Redonner des couleurs à notre industrie, lutter contre le chômage, redonner de l’espoir aux jeunes générations c’est possible si nous acceptons de mettre une dose de protectionnisme dans nos échanges commerciaux.
Ne nous faisons pas peur, il ne s’agit pas de s’isoler, il ne s’agit pas de refuser le libre échange, il est seulement question de ne pas faire preuve d’une naïveté coupable et de rechercher un peu plus d’égalité dans le commerce mondial.
CONCLUSION PROVISOIRE :
Il est indispensable de mettre très rapidement fin à la période de violence que nous connaissons depuis plusieurs semaines. Il appartient au seul Gouvernement d’apporter les réponses politiques qui permettront à la fois de faire cesser les menaces d’insurrection, tout en répondant aux légitimes aspirations d’une partie du peuple français.
Nous ne devons ni craindre les changements profonds qu’il réclame, ni rejeter les conséquences qu’ils induisent. Nous devons considérer la période que nous traversons comme une chance pour notre pays.
Il ne faut pas attendre une hypothétique structuration des « Gilets Jaunes » pour réagir. La spontanéité de ce mouvement, son hétérogénéité autant que la diversité de ses origines ne lui permettent pas de s’organiser aujourd’hui en réel mouvement politique. C’est un leurre au mieux, une forfaiture au pire de le croire et de l’attendre.
Il revient au Gouvernement de prendre seul les mesures immédiates, et à n’en pas douter courageuses, qui permettront de calmer la rue en prenant les mesures urgentes qui s’imposent. Il doit répondre sans attendre aux aspirations d’une grande partie du peuple français portées par cette action collective.

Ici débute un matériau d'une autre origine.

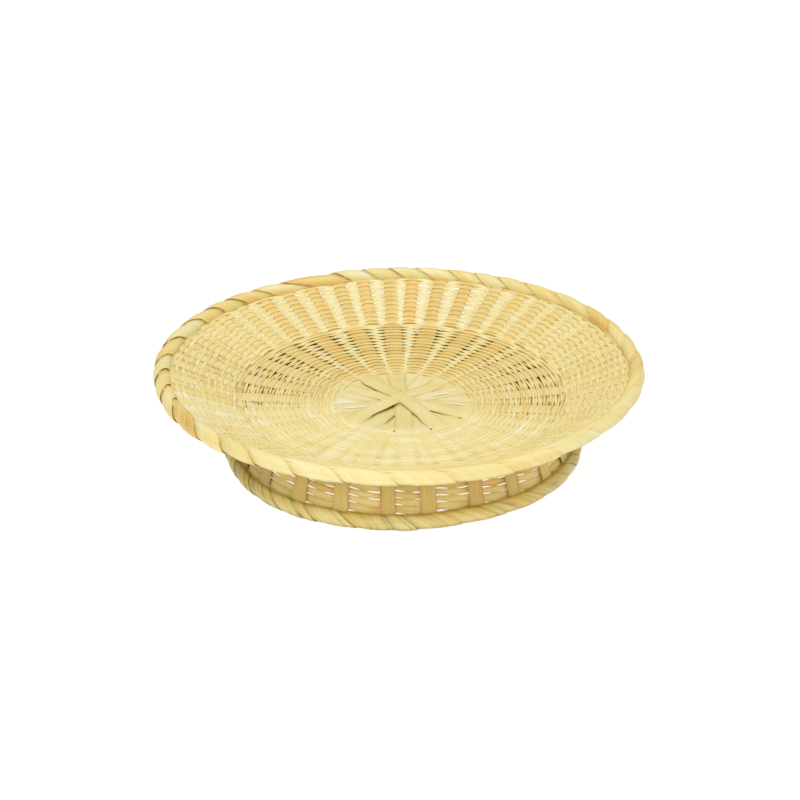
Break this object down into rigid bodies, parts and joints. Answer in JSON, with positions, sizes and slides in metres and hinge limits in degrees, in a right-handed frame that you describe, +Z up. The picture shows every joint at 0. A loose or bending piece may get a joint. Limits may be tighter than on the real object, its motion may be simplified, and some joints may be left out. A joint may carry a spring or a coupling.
{
  "type": "woven bamboo basket",
  "caption": "Shallow round bamboo tray basket with a wrapped rim, standing on a woven ring foot; holds food or small goods and lets them drain and dry.",
  "frame": {"origin": "centre of the underside of the ring foot, on the surface it stands on", "axes": "+Z up through the centre of the tray, the tray's axis; -Y is the side seen in front; +X to the right seen from the front"},
  "size_m": [0.3, 0.3, 0.0598],
  "materials": {
    "splint": "split bamboo, planed, pale straw with fine lengthwise fibres, satin",
    "stake": "split bamboo, honey to khaki, fibrous, satin",
    "weft": "thin split bamboo strands, light straw, satin",
    "foot_weft": "flat split bamboo strands, straw to tan, satin",
    "wrap": "wide shaved bamboo splint, pale yellow-green to straw, smooth satin",
    "hoop": "bent bamboo strip, plain"
  },
  "bodies": {
    "root": {"tray_splint_01": "splint", "tray_splint_02": "splint", "tray_splint_03": "splint", "tray_splint_04": "splint", "tray_splint_05": "splint", "tray_splint_06": "splint", "tray_splint_07": "splint", "tray_splint_08": "splint", "tray_splint_09": "splint", "tray_splint_10": "splint", "tray_splint_11": "splint", "tray_splint_12": "splint", "side_stake_01": "stake", "side_stake_02": "stake", "side_stake_03": "stake", "side_stake_04": "stake", "side_stake_05": "stake", "side_stake_06": "stake", "side_stake_07": "stake", "side_stake_08": "stake", "side_stake_09": "stake", "side_stake_10": "stake", "side_stake_11": "stake", "side_stake_12": "stake", "side_stake_13": "stake", "side_stake_14": "stake", "side_stake_15": "stake", "side_stake_16": "stake", "side_stake_17": "stake", "side_stake_18": "stake", "side_stake_19": "stake", "side_stake_20": "stake", "side_stake_21": "stake", "side_stake_22": "stake", "side_stake_23": "stake", "side_stake_24": "stake", "base_weft_1": "weft", "base_weft_2": "weft", "base_weft_3": "weft", "base_weft_4": "weft", "wall_weft_1": "weft", "wall_weft_2": "weft", "wall_weft_3": "weft", "foot_weft_1": "foot_weft", "foot_weft_2": "foot_weft", "foot_weft_3": "foot_weft", "foot_weft_4": "foot_weft", "foot_weft_5": "foot_weft", "foot_inner_stakes": "stake", "rim_inner_hoop": "hoop", "rim_outer_hoop": "hoop", "foot_inner_hoop": "hoop", "foot_outer_hoop": "hoop", "rim_wrap": "wrap", "foot_wrap": "wrap"}
  },
  "joints": []
}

Il nous faut constater l’apparente paralysie des syndicats et regretter qu’ils n’aient pas cru bon de s’associer aux revendications des « Gilets Jaunes ».Quelles que soient leurs réserves sur ce mouvement de contestation, c’est à eux qu’il revient de relayer l’élan que ce dernier manifeste pour une vie meilleure. Il n’est pas trop tard pour qu’ils réclament avec force l’ouverture de négociations.
L’attentisme des partis politiques traditionnels, ou leur distance avec les manifestants, s’explique en partie par la peur d’être suspectés de vouloir instrumentaliser leur action et la demande des changements en profondeur que celle-ci suppose. C’est pourtant à eux qu’il revient d’être une force de proposition et un creuset d’idées pour transformer notre société en lui donnant un souffle nouveau.
Quant à chacun d’entre nous, montrons notre confiance en la démocratie en apportant au Grand Débat National notre modeste pierre pour donner tout son sens à un autre contrat social.